Of the 20 countries analysed, El Salvador leads the Index with 2.9 points out of four, followed by Guatemala and Jamaica with 2.8 points each. These countries tend to appear higher in the Index due to their limited oil resources. However, they are also investing more in climate change, which is a sign of vulnerability and indicates that climate change is costing them, according to Guzmán.

Mexico and Uruguay (with 0.7 points) and Trinidad and Tobago (with 0.5 points) are on the other side. Mexico has a medium sustainable income, but due to its significant carbon-intensive financing, resources allocated to oil production cause it to fall on the list. Mexico has a medium sustainable income, but due to its significant carbon-intensive financing, resources allocated to oil production cause it to fall on the list. It is important to note that subjective evaluations have been excluded from this analysis. This situation could be applicable to Trinidad and Tobago, which, despite being an island in the Caribbean, has a carbon-intensive budget that exceeds its sustainable budget by more than 325 times. This is because 20% of its revenue comes from carbon-intensive activities.

Guzmán adds that the goal of this index is not to blame or target specific countries. The aim is to highlight the gaps in the finances, as often the ministries themselves fail to account for them. It is necessary for them to be aware of these trends. The Index also reveals critical issues, including the types of resources allocated to address climate change. Only 12% of the resources come in the form of grants, while the remaining 88% are in the form of loans. Many countries in Latin America and the Caribbean have united at the international level to call for a change in this situation. Despite not being the main contributors to climate change, countries in the region are going into debt to deal with this crisis. This is why it is important to address the issue of climate finance and ensure that it is provided as grants rather than loans.

Furthermore, it is worth noting that countries like Argentina, Costa Rica, Paraguay, and the Dominican Republic have received all of their climate finance in the form of loans, which accentuates their dependence on this financial instrument. In contrast, Cuba is the only country that has received all of its funding in the form of donations, as stated in the document.

The process of drawing these conclusions required a significant amount of work. Guzmán explains that the team had to navigate through vast amounts of information from each of the 20 countries. The study analysed the budgets of the ministries of finance and the resources allocated to the ministries of environment. Additionally, it investigated the expenditure of each country on energy efficiency and renewable energy. To ensure accuracy in multilateral income or cooperation issues, data from the OECD (Organisation for Economic Cooperation and Development) was used.
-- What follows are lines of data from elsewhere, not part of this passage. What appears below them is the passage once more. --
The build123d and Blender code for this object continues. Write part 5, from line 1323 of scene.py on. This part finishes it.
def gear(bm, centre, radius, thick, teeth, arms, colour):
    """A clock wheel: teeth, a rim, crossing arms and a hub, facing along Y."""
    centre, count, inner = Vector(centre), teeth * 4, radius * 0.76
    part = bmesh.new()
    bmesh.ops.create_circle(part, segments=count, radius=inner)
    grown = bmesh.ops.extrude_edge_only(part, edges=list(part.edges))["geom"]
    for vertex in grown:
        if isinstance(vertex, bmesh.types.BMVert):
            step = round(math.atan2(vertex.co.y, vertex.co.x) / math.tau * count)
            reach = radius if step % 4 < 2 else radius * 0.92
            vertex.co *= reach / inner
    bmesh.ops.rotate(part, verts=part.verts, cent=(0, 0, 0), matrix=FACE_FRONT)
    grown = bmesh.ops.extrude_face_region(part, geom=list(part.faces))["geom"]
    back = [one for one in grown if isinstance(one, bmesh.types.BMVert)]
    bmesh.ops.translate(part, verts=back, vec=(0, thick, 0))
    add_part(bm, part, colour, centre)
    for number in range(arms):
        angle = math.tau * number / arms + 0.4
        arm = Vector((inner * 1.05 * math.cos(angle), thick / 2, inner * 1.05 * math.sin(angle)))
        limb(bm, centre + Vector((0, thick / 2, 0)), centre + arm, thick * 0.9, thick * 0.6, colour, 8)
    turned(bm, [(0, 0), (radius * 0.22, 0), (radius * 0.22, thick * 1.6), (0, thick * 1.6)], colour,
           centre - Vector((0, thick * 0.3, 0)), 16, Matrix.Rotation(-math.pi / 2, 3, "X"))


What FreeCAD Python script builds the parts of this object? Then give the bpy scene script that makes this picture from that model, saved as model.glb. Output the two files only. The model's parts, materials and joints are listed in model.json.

Not all Latin American countries have good data availability. The main issue is that the budgets are not disaggregated, making it difficult to determine if they are specifically for climate change. To address this, an expert eye is required.

In order to obtain more information or data where gaps were found, forms were sent to each of the countries. However, responses have not been received from Colombia, Guatemala, Honduras, or Mexico. In Venezuela, accessing information has become almost impossible. Therefore, a couple of years ago, despite being one of the most emitting countries, they removed it from the Index to avoid distorting the information.